Sıkıntı şu; Belli bir yaşa kadar ki bu yaklaşık 45-50’dir, sosyal statünüz ve mesleki kariyeriniz oluşuyor, karakteriniz oturuyor ve bu yaşlarda siyasete/politikaya atıldığınızda genelde olmuyor ve başaramıyorsunuz.  Çünkü siyaset/politika çok ağır bir meslek. Çok sabır istiyor. Çok iyi bir drama yeteneği gerektiriyor. Kaynağı, varlığı insan olduğundan çok iyi bir idare yeteneği de lazım hattı zatında. 

Uzun soluklu bir yol, dikenli ve sürekli yukarı eğimli bir patika. Entrikası, dedikodusu, manipülasyonu, sıkıntısı bol. 

Acayip zengin olmuş bir iş insanı, emekli asker, vali, üst düzey bürokrat, emekli yahut muvazzaf akademisyen profesör, hakim savcı vs vs 45-50’den sonra siyasete atıldığında çok büyük oranda başaramıyorlar. 

Çünkü şöyle oluyor, 
“Ben emekli valiyim ve daha düne kadar bu insanlar kapımda randevu için bekleşirken şimdi kim ki bunlar ben onlara ‘Başkanım’ diyeceğim.”

Yahut ben eski bilmem nerenin genel müdürüydüm, eski albay ya da paşaydım emrimde şu kadaaar insan/asker çalışırdı. Bunlar da kim ki bana talimat veriyor yahu?!

Veya ben anlı şanlı profesör falancayım bu zırtolardan mı direktif alacağım?

Milyonlarca dolarım var, işyerlerimde şuncaaa insan çalışırken ben bu çulsuz tiplerle mi oturup kalkacağım? 

İşte bu sebeple mesleki kariyer sahipleri 45-50’den sonra siyasete atıldığında büyük çoğunluğunun yarı yolda nefesleri tükeniyor. 

Milletvekili ya da bakan olmak siyasetçi olmak demek değildir. 
Partinin genel başkanı koyar seçilecek bir sıraya ve milletvekili olursunuz ya da sizi bakan olarak atayıverir. 
Vekil olursunuz, elini indir kaldır makinası olursunuz. 
Bakan olursunuz ama bürokratların pilli bebeğine dönüşürsünüz, bir süre sonra da medya maymunu yaparlar adamı. 

Siyaset müthiş bir şeydir. 
Acayip zevklidir. 

Genç yaşlarda milletvekili ya da bakan olursanız zamanla siyaset sizi pişirir. 

Herkes beceremez siyaseti. 
Mümkün değil. 

Halka dokunmasını bileceksiniz. 
Taban siyasetini bileceksiniz. 
Drama bileceksiniz. 
Sürekli sahada olmayı becereceksiniz. 

İş takipçisi, ihale kovalayıcısı olmayacaksınız. 

Milletin hakkını yemeyeceksiniz. 
Yolsuzluk yapmayacaksınız.
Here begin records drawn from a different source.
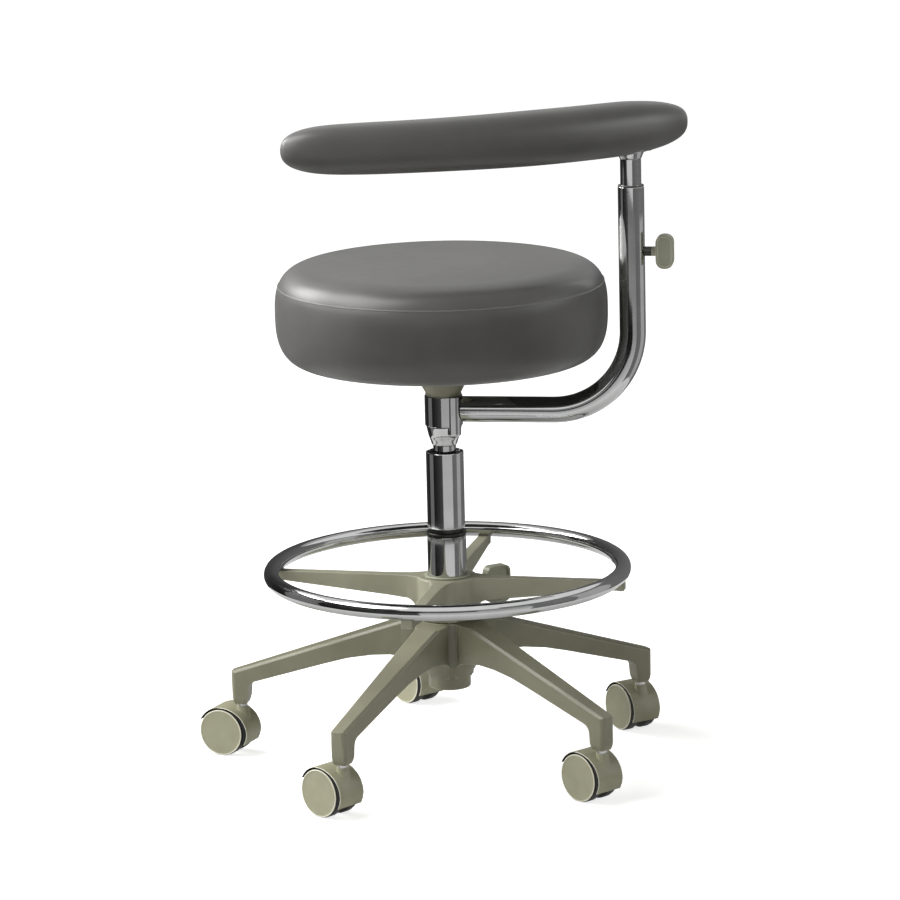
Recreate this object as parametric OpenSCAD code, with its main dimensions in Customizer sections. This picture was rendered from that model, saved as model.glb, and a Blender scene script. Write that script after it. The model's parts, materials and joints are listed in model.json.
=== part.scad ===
// Dental operator stool: a round seat on a gas lift, a swinging body-support pad, a foot ring
// clamped to the column and a five-arm base on hooded twin-wheel casters.
// The origin is on the floor under the column, Z points up and the near side of the seat is at -Y.

/* [Seat] */
// Largest diameter of the seat cushion
seat_d = 404.5; // [370:0.5:430]
// Cushion and board, from the underside of the board to the crown
seat_h = 121.7; // [100:0.1:134]
// Diameter of the plywood board under the cushion
seat_board_d = 300; // [260:1:320]
// Thickness of the plywood board
seat_board_t = 12; // [9:1:15]
// Side of the square steel plate under the board
seat_plate_w = 150; // [130:1:180]
// Thickness of the steel plate
seat_plate_t = 4; // [3:0.5:6]
// Diameter of the welt at the cushion's seam
welt_d = 3; // [2:0.5:5]

/* [Body support arm] */
// Gap between the side of the seat and the upright part of the arm
arm_gap = 14.55; // [8:0.05:40]
// Outer diameter of the bent tube
arm_tube_d = 31.8; // [30:0.1:36]
// Wall of the bent tube
arm_tube_wall = 1.6; // [1.2:0.1:2]
// Centre line radius of the bend
arm_bend_r = 98; // [80:1:120]
// Height of the upright tube above the level run
arm_rise = 274; // [240:1:320]
// Swing of the arm at rest, seen from above
arm_angle = -8.6; // [-60:0.1:60]
// Outer diameter of the sleeve that turns on the spindle
arm_hub_d = 46.4; // [44:0.1:52]
// Height of that sleeve
arm_hub_h = 37.7; // [36:0.1:46]
// Outer diameter of the post inside the upright tube
post_d = 25.4; // [22:0.1:26]
// Wall of the post
post_wall = 2; // [1.5:0.1:3]
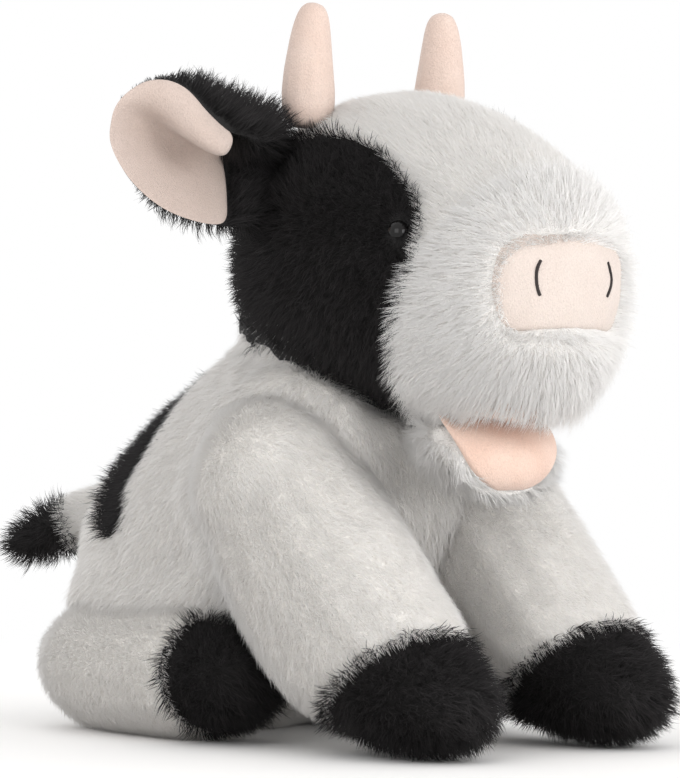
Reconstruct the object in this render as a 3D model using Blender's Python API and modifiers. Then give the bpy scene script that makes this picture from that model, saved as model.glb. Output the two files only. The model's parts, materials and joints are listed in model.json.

Millete, halka, devlete ihanet etmeyeceksiniz. 

Parayla işiniz olmayacak yoksa sürekli birilerine ‘lap dance’ yaparsınız. 

Genç yaşlarda atılın siyasete. Dürüst olun. 
Yemeyin yedirmeyin. 
Hizmet ediyorsunuz diye hiç bir haram para ve mal sizin hakkınız olamaz. 

Haram para hem bu dünyada yar olmaz hem ahirette pul pul derinize yapışır. 

Hiç kimse kurtaramaz sizi. 

Siyaset yapın ve ahiret inancınızı yitirmeyin. 
Bir gün öleceksiniz ve kendinize helal kıldığınız haramların hesabını bir bir vereceksiniz. 

Siyasete genç yaşta atılın 
Siyaset yapın ve 
‘Ağır ağır çıkın merdivenlerden’

Sabırlı olun
Birlik olun ve şerefsizlerle savaşın, çarpışın ve dürüst siyasetçiler olarak siz yönetin Türkiye’yi. 

Ülkemizin genç, dürüst helale haram katmayan siyasetçilere ihtiyacı var 

Hele şimdi çok daha fazla ihtiyacı var.